- Directed by: S. P. Muthuraman
- Written by: Panchu Arunachalam
- Produced by: S. Baskar
- Starring: Muthuraman Sujatha
- Cinematography: Babu
- Edited by: R. Vittal
- Music by: Vijaya Bhaskar
- Production company: Vijayabaskar Films
- Distributed by: Vijayabaskar Films
- Release date: 30 May 1975;
- Running time: 127 minutes
- Country: India
- Language: Tamil

= Mayangukiral Oru Maadhu =

1975 film by S. P. Muthuraman

Mayangukiral Oru Maadhu (/ta/ ) is a 1975 Indian Tamil-language film directed by S. P. Muthuraman and produced by S. Baskar. The film stars Muthuraman and Sujatha, with Thengai Srinivasan, Vijayakumar and Fatafat Jayalaxmi in supporting roles. It revolves around a woman who must try to keep a one-night stand that she had in college a secret from her husband, and thwart a persistent blackmailer's intent on collecting money from her to keep quiet about it.

Mayangukiral Oru Maadhu was released on 30 May 1975. The film was remade in Kannada as Baalu Jenu (1976), in Telugu as Yavvanam Katesindi (1976), and in Hindi as Bezubaan (1982).

== Plot ==

Kalpana, a college girl, has a one-night stand with Balu and becomes pregnant, but is saved by her hostel roommate Revathi and a lady doctor. She later marries Kumar, the doctor's brother. Kalpana later discovers that Vasan, a photographer, is aware of her one-night stand with Balu, and strives to keep this a secret from Kumar, even as Vasan begins blackmailing her for money to keep quiet about it.

==Production==
Mayangukiral Oru Maadhu was produced by S. Baskar under Vijayabaskar Films. The screenplay was written by Panchu Arunachalam. Jaishankar insisted the crew to shoot in Modern Theatres' studio as they were willing to provide rent for certain amount for entire film, this led the crew to begin the film there as most of the facilities were available in studios.
== Themes ==
C. R. W. David, in the book Cinema as Medium of Communication in Tamil Nadu, compared Mayangukiral Oru Maadhu to Avalum Penn Thaane (1974) because in both films, the lead female has "fallen" in her past.

== Soundtrack ==
The music was composed by Vijaya Bhaskar. The song "Samsaram Enbathu Veenai" reflects the expectations of a husband about his wife, with the lyrics "Samsaram enbathu veenai, santhosam enbathu ragam, salanangal athil illai" (wife is a veena, happiness is the raga, there are no discordant notes in it). The song "Varavendum Vaazhkkaiyil Vasantham" was reused from Vijaya Bhaskar's own song "Karpoorada Gombe Naanu" from the 1972 Kannada film Naagarahaavu.

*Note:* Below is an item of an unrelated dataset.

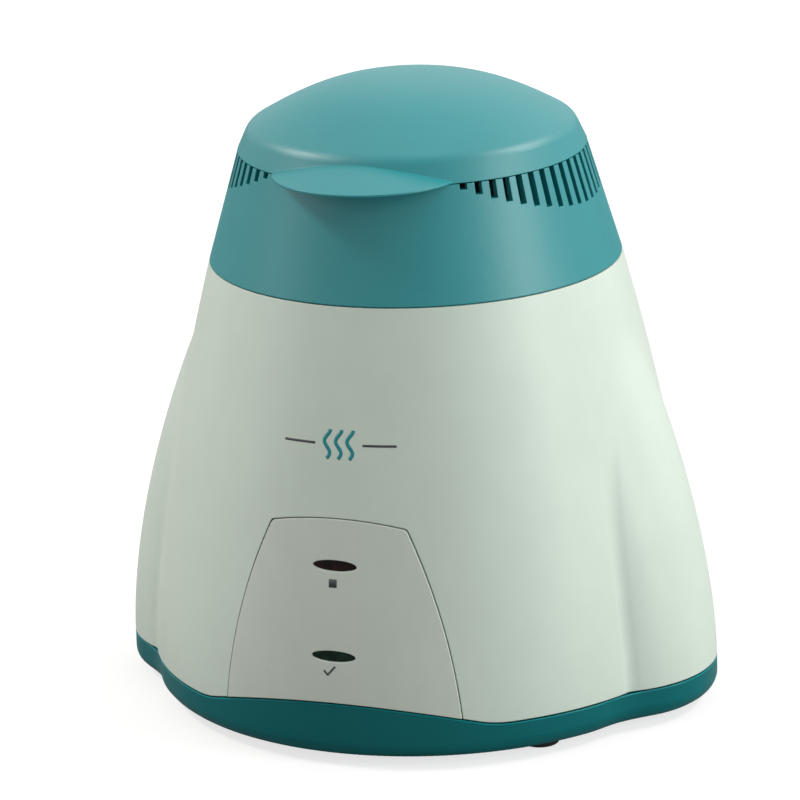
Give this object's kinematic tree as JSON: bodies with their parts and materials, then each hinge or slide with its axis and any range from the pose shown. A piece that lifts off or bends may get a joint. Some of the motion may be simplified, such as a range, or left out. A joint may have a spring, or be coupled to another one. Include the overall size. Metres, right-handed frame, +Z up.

| Song | Singers | Lyrics | Length |
|---|---|---|---|
| "Samsaaram Enbathu Veenai" | S. P. Balasubrahmanyam | Kannadasan | 03:15 |
| "Oru puram Vedan" | Vani Jairam | Kannadasan | 03:09 |
| "Sugam Aayiram" | Vani Jairam | Panchu Arunachalam | 04:13 |
| "Varavendum Vaazhkkaiyil Vasantham" | K. J. Yesudas | Kannadasan | 04:07 |

== Release and reception ==
Mayangukiral Oru Maadhu was released on 30 May 1975. Distributors refused to buy the film as they wanted the heroine character to die which Muthuraman refused to change it as he wanted to end the film in a revolutionary manner. This led the producer to distribute the film by himself; however this end was well received by audience. The film was certified "U" (unrestricted) by the censor board despite having a sex scene. When Muthuraman who initially thought the certificate was given for removing this scene surprisingly asked the censor official for providing "U" when he expected "A" (adults only), the official said that this particular scene was a turning point in the film and it only showed the consequences of it so they decided not to remove it. Kanthan of Kalki said Babu's cinematography uplifted the film while appreciating Muthuraman's direction and called Sujatha's performance as lifeline of the film.

== Remakes ==
Mayangukiral Oru Maadhu was remade in Kannada as Baalu Jenu (1976), in Telugu as Yavvanam Katesindi (1976), and in Hindi as Bezubaan (1982).